Conclusion: Injustice With A 33 Percent Discount Is Still Injustice
The Nari Shakti Adhiniyam of 2023 was a historic step towards increasing women’s representation in the parliament. But the three-bill package proposed in April 2026 is its betrayal dressed as its fulfilment.
The foregoing analysis demonstrates that using 15-year-old 2011 census data to expand the Lok Sabha to 850 seats will push Hindi-belt states from 195 to 328 seats, while the five southern states rise only from 129 to 168. Thirty-three percent of that diminished southern bloc is not justice but is arithmetic window dressing.
The cruelty is sharpest in the development contrast; literacy rate of women is 92.2 percent in Kerala, whereas it is 51.50 percent in Bihar. Under the proposed bill, Bihar will gain a number of seats, and Kerala will stagnate. The states that invested most in women’s empowerment are being rewarded with political irrelevance.
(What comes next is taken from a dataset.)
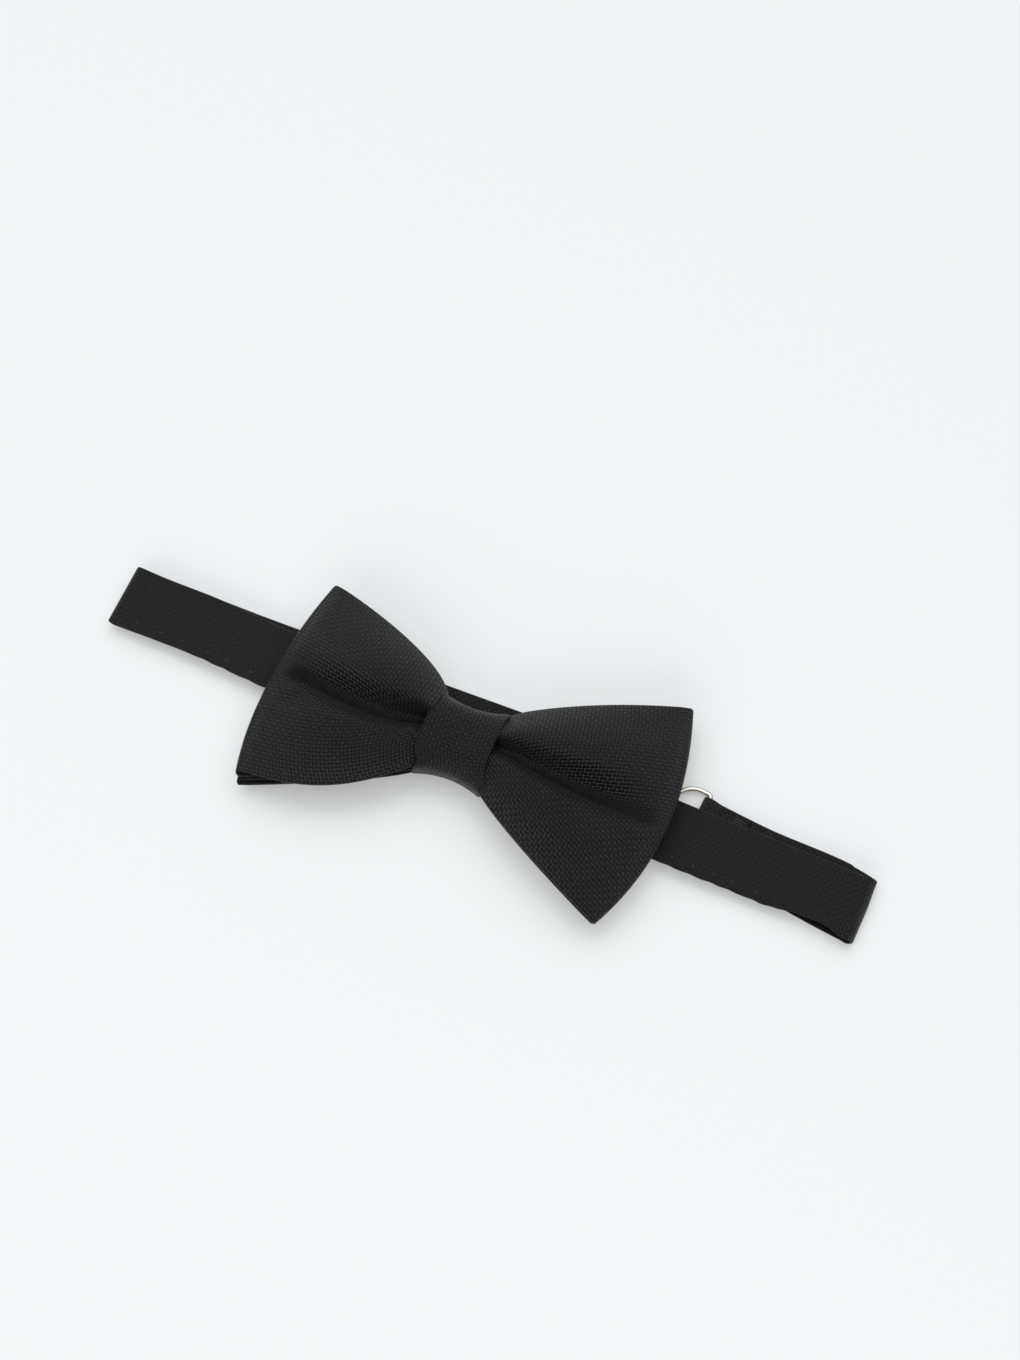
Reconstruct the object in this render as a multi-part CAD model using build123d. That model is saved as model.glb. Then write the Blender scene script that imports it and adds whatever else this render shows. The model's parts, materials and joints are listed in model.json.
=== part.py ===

The link between women’s reservation and delimitation was never constitutionally necessary. Article 334A of the Indian Constitution permits the quota to be applied to existing constituencies also without any requirement of delimitation as a precondition, as SC/ST reservation has been functioning for decades. The path remains available for women’s reservation as well.
The democracy that penalizes its states for their development and effective planning success is not delivering justice. It is merely rearranging its injustice.